[WHAT IS NEEDED]
Print all of the data exactly as written.

[RECORDED DATA]
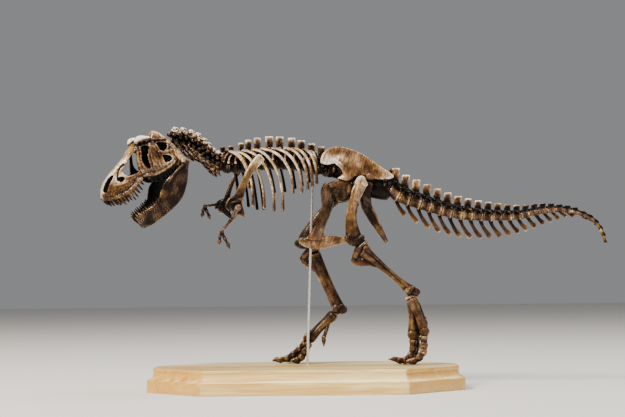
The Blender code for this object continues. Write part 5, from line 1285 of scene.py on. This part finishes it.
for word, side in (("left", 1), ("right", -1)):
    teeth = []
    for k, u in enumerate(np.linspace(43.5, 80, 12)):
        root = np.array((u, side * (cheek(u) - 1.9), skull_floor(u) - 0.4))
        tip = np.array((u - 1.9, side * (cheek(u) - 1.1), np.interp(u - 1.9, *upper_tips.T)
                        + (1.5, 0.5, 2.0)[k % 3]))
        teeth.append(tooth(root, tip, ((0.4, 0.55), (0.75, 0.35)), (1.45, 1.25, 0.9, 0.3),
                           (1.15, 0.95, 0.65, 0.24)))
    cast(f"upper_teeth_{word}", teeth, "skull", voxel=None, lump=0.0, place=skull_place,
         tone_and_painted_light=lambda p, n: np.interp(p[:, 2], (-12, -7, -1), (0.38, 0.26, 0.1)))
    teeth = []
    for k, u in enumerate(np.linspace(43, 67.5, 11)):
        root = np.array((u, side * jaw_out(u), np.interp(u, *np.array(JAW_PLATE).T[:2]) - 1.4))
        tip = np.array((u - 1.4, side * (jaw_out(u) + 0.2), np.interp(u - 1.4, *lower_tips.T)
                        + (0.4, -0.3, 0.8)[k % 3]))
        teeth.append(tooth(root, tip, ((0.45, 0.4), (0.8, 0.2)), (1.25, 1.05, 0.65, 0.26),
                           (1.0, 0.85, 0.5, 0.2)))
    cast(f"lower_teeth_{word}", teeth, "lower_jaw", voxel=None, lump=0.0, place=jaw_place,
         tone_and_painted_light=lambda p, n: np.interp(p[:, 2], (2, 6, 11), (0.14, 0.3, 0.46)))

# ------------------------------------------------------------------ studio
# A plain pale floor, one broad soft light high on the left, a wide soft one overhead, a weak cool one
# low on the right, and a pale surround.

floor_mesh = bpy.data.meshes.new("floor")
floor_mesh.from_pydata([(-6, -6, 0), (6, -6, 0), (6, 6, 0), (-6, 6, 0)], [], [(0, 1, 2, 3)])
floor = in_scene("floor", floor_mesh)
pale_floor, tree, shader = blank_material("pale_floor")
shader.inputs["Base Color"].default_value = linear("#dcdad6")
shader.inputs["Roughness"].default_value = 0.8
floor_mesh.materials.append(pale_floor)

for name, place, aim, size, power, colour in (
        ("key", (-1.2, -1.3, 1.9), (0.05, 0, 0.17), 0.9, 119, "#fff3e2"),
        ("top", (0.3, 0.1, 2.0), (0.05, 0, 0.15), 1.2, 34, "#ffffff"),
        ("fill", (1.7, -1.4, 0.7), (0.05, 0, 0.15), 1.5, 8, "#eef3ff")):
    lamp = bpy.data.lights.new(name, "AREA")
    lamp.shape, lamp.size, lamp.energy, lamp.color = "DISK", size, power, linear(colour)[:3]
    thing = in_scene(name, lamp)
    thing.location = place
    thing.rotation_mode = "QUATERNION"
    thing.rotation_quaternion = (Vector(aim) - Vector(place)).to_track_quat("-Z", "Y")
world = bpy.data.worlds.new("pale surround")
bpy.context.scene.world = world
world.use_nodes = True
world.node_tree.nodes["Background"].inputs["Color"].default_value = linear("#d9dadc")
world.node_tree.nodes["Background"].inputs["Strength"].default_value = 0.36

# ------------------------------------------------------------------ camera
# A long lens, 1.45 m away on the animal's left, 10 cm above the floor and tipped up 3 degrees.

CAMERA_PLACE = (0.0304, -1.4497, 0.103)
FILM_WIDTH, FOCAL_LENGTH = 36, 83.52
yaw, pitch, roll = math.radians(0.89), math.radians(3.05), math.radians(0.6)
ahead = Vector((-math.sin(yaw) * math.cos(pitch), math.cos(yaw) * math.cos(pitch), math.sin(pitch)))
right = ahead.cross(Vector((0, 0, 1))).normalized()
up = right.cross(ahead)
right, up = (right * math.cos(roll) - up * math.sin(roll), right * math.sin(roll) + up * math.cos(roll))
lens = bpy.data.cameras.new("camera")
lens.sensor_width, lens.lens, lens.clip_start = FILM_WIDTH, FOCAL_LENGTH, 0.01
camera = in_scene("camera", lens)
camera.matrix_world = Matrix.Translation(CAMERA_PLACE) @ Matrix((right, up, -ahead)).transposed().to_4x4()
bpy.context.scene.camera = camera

[COMPLETED EXERCISE]
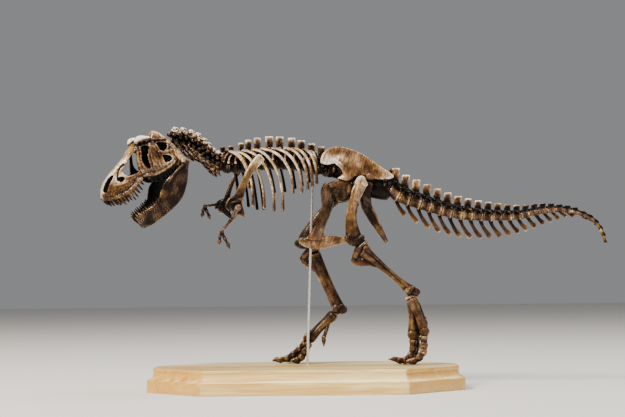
The Blender code for this object continues. Write part 5, from line 1285 of scene.py on. This part finishes it.
for word, side in (("left", 1), ("right", -1)):
    teeth = []
    for k, u in enumerate(np.linspace(43.5, 80, 12)):
        root = np.array((u, side * (cheek(u) - 1.9), skull_floor(u) - 0.4))
        tip = np.array((u - 1.9, side * (cheek(u) - 1.1), np.interp(u - 1.9, *upper_tips.T)
                        + (1.5, 0.5, 2.0)[k % 3]))
        teeth.append(tooth(root, tip, ((0.4, 0.55), (0.75, 0.35)), (1.45, 1.25, 0.9, 0.3),
                           (1.15, 0.95, 0.65, 0.24)))
    cast(f"upper_teeth_{word}", teeth, "skull", voxel=None, lump=0.0, place=skull_place,
         tone_and_painted_light=lambda p, n: np.interp(p[:, 2], (-12, -7, -1), (0.38, 0.26, 0.1)))
    teeth = []
    for k, u in enumerate(np.linspace(43, 67.5, 11)):
        root = np.array((u, side * jaw_out(u), np.interp(u, *np.array(JAW_PLATE).T[:2]) - 1.4))
        tip = np.array((u - 1.4, side * (jaw_out(u) + 0.2), np.interp(u - 1.4, *lower_tips.T)
                        + (0.4, -0.3, 0.8)[k % 3]))
        teeth.append(tooth(root, tip, ((0.45, 0.4), (0.8, 0.2)), (1.25, 1.05, 0.65, 0.26),
                           (1.0, 0.85, 0.5, 0.2)))
    cast(f"lower_teeth_{word}", teeth, "lower_jaw", voxel=None, lump=0.0, place=jaw_place,
         tone_and_painted_light=lambda p, n: np.interp(p[:, 2], (2, 6, 11), (0.14, 0.3, 0.46)))

# ------------------------------------------------------------------ studio
# A plain pale floor, one broad soft light high on the left, a wide soft one overhead, a weak cool one
# low on the right, and a pale surround.

floor_mesh = bpy.data.meshes.new("floor")
floor_mesh.from_pydata([(-6, -6, 0), (6, -6, 0), (6, 6, 0), (-6, 6, 0)], [], [(0, 1, 2, 3)])
floor = in_scene("floor", floor_mesh)
pale_floor, tree, shader = blank_material("pale_floor")
shader.inputs["Base Color"].default_value = linear("#dcdad6")
shader.inputs["Roughness"].default_value = 0.8
floor_mesh.materials.append(pale_floor)

for name, place, aim, size, power, colour in (
        ("key", (-1.2, -1.3, 1.9), (0.05, 0, 0.17), 0.9, 119, "#fff3e2"),
        ("top", (0.3, 0.1, 2.0), (0.05, 0, 0.15), 1.2, 34, "#ffffff"),
        ("fill", (1.7, -1.4, 0.7), (0.05, 0, 0.15), 1.5, 8, "#eef3ff")):
    lamp = bpy.data.lights.new(name, "AREA")
    lamp.shape, lamp.size, lamp.energy, lamp.color = "DISK", size, power, linear(colour)[:3]
    thing = in_scene(name, lamp)
    thing.location = place
    thing.rotation_mode = "QUATERNION"
    thing.rotation_quaternion = (Vector(aim) - Vector(place)).to_track_quat("-Z", "Y")
world = bpy.data.worlds.new("pale surround")
bpy.context.scene.world = world
world.use_nodes = True
world.node_tree.nodes["Background"].inputs["Color"].default_value = linear("#d9dadc")
world.node_tree.nodes["Background"].inputs["Strength"].default_value = 0.36

# ------------------------------------------------------------------ camera
# A long lens, 1.45 m away on the animal's left, 10 cm above the floor and tipped up 3 degrees.

CAMERA_PLACE = (0.0304, -1.4497, 0.103)
FILM_WIDTH, FOCAL_LENGTH = 36, 83.52
yaw, pitch, roll = math.radians(0.89), math.radians(3.05), math.radians(0.6)
ahead = Vector((-math.sin(yaw) * math.cos(pitch), math.cos(yaw) * math.cos(pitch), math.sin(pitch)))
right = ahead.cross(Vector((0, 0, 1))).normalized()
up = right.cross(ahead)
right, up = (right * math.cos(roll) - up * math.sin(roll), right * math.sin(roll) + up * math.cos(roll))
lens = bpy.data.cameras.new("camera")
lens.sensor_width, lens.lens, lens.clip_start = FILM_WIDTH, FOCAL_LENGTH, 0.01
camera = in_scene("camera", lens)
camera.matrix_world = Matrix.Translation(CAMERA_PLACE) @ Matrix((right, up, -ahead)).transposed().to_4x4()
bpy.context.scene.camera = camera